Размер шрифта
-
+

Общее место - стр. 2

Я прищурился. Над туалетами завивался спиралью и исчезал в небе ментальный инверсионный след. Хитро. С изгибом и отскоком вверх отследить труднее. Зато так дистанция уменьшается… Ну, Лизка!

– Алло! – она наконец взяла трубку. – Какого черта? Восемь утра! Я еще сплю! И почему по телефону? В сон постучаться не мог?

– Не мог, – буркнул я. – Кошмары снятся, боялся поделиться. Да и люди кругом, как ты это себе представляешь? У меня проблема!

– Что стряслось? – она явно зевала в трубку.

– Любовная стрела пронзила сердце, – ответил я.

– И кто от этого умирал? – продолжала зевать Лизка. – Наконец-то, кстати. Пора бы. Тридцатник-то уже отстучал? Что я говорю, отмечали же… Эх, мне бы твои годы… Если что, я замужем. У меня ребенок…

– Лиза! – повысил я голос. – Шутки в сторону! Вошла со спины, вышла из груди. Только что! Ментальная, но я ее вижу! Хотя, вроде… Нет вижу! Выпустил… какой-то купидон, эрос, амур – не знаю. Довольно неприятной наружности со всеми причиндалами и без всякого умиления. Из лука, мать твою! И растворился. Димка твой сказал бы, что трансгрессировал. Этот амур левитировал, кстати. Вовка где?

– Спят, – пробормотала Лизка, явно приходя в себя. – Все дома, и все спят. Суббота же. Димка в Доту рубился чуть ли не до утра, а Вовка после второй смены. На метро катался. Ему молоко за вредность выписать надо. Послушай, ты вот сейчас не шутишь?

– Нет! – прошипел я.

Люди вокруг меня начали замедлять шаг.

– Что есть с собой? – спросила она уже вполне привычным голосом и зачастила. – Обереги? Элексиры? Острое что-нибудь?

– Ничего! – отчеканил я.

– Ты идиот, – процедила она сквозь зубы. – Быстро, палец в зубы, прокуси, прорежь, занози, что хочешь, главное, чтобы не с грязью, но потом за щеку его и пока до меня не доберешься, изо рта не вынимай! Бери такси!

– Какой палец? – спросил я.

– Какой не жалко! – рявкнула она в трубку да так, что я едва не выронил телефон.

– Вы жонглировать будете? – спросила у меня бабушка в китайской дутой куртке и белой бейсболке. Сочетание мне показалось довольно нелепым.
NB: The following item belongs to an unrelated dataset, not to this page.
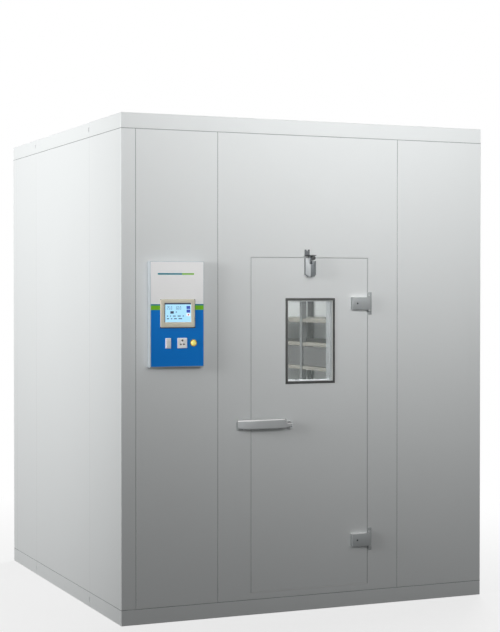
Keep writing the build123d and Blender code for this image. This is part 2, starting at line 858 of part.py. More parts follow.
with BuildPart() as closer_roller:
    with BuildSketch(profile(roller_x, roller_z)):
        with Locations((closer_standoff, 0)):
            Circle(closer_roller_radius)
            Circle(closer_pin_radius + running_clearance, mode=Mode.SUBTRACT)
    extrude(amount=closer_roller_length / 2, both=True)
    rims = closer_roller.edges().filter_by(GeomType.CIRCLE).group_by(lambda edge: edge.radius)[-1]
    chamfer(rims, closer_roller_radius / 8)
save(closer_roller.part, "closer_roller")

hook_left = arm_x - arm_slot_half - closer_hook_width / 2
hook_right = roller_x + closer_roller_length / 2
hook_half = closer_hook_width / 2
with BuildPart() as closer_hook:
    with BuildSketch(facing(hook_left + hook_half, leaf_top + closer_hook_base)):
        with BuildLine():
            Polyline(
                (-hook_half, 0),
                (hook_half, 0),
                (hook_half, closer_hook_height),
                (hook_notch_half, closer_hook_height),
                (0, closer_hook_height - hook_notch_depth),
                (-hook_notch_half, closer_hook_height),
                (-hook_half, closer_hook_height),
                close=True,
            )
        make_face()
    extrude(amount=closer_hook_sheet)
    with BuildSketch(facing(hook_left, leaf_top + closer_hook_lift)):
        Rectangle(hook_right - hook_left, closer_hook_sheet, align=(Align.MIN, Align.MIN))
    extrude(amount=closer_hook_reach)
save(closer_hook.part, "closer_hook")


# Control box

fascia_back = box_depth - fascia_sheet
switch_x = box_edge + switch_across
socket_x = box_edge + socket_across
lamp_x = box_edge + lamp_across
hmi_body = (hmi_width - 2 * hmi_flange, hmi_height - 2 * hmi_flange)
module_body = module_height - 2 * module_flange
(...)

За ее спиной замерло еще с десяток пенсионеров. Наверное, жаворонки, как и я. Ранние пожилые птички. Апрельские. Почти майские.

– В другой раз, – я еще раз подбросил телефон и прижал руку к груди. – Простите.

Глава вторая. Коктейль

Москва. Если бы ты знала, какой я вижу тебя. Стоит чуть прищуриться, слегка сменить ракурс, сдвинуть фокус восприятия, и вот я уже словно долька лимона, брошенная в стакан, заполненный радужным слоистым коктейлем. Отрицательные эмоции скатываются вниз и клубятся у мостовой. Злоба и зависть чернеют вязкими лужами и взлетают брызгами тоски и обреченности от ударов тысяч каблуков и шпилек, булькает океан ненависти из канализационных люков. До колен простирается серый туман болезней, обмана, невезения, ссор, обид, тоски и обыденной скуки. Около пояса смог светлеет, и появляются проблески дружелюбия, удивления и радости. Водоворотами закручивается и воспаряет надежда. Сверкают блики симпатии. К плечам все расцветает и светится теплом и миролюбием. А выше! Еще выше над головами сияет любовь. Так и хочется подпрыгнуть и зависнуть в этом великолепии, жаль высоковато. Только небоскребы стоят в сиянии как оплывшие свечи, с которых непрекращающимся потоком стекает нечто мутное и не всегда светлое. И люди, которые бредут по зыбкому вареву, напоминают кометы, оставляющие за собой длинные шлейфы – черные, белые, цветные…. Но нимбов не разглядишь. Да и к чему они? Было бы, чем дышать. Наклониться страшно от черноты. Поэтому и выхожу я на улицу пораньше, когда меньше уставших или несчастных людей. Когда расплескавшаяся боль уходит через ливневую канализацию и метро, чтобы через миллионы лет, может быть, превратиться в нефть.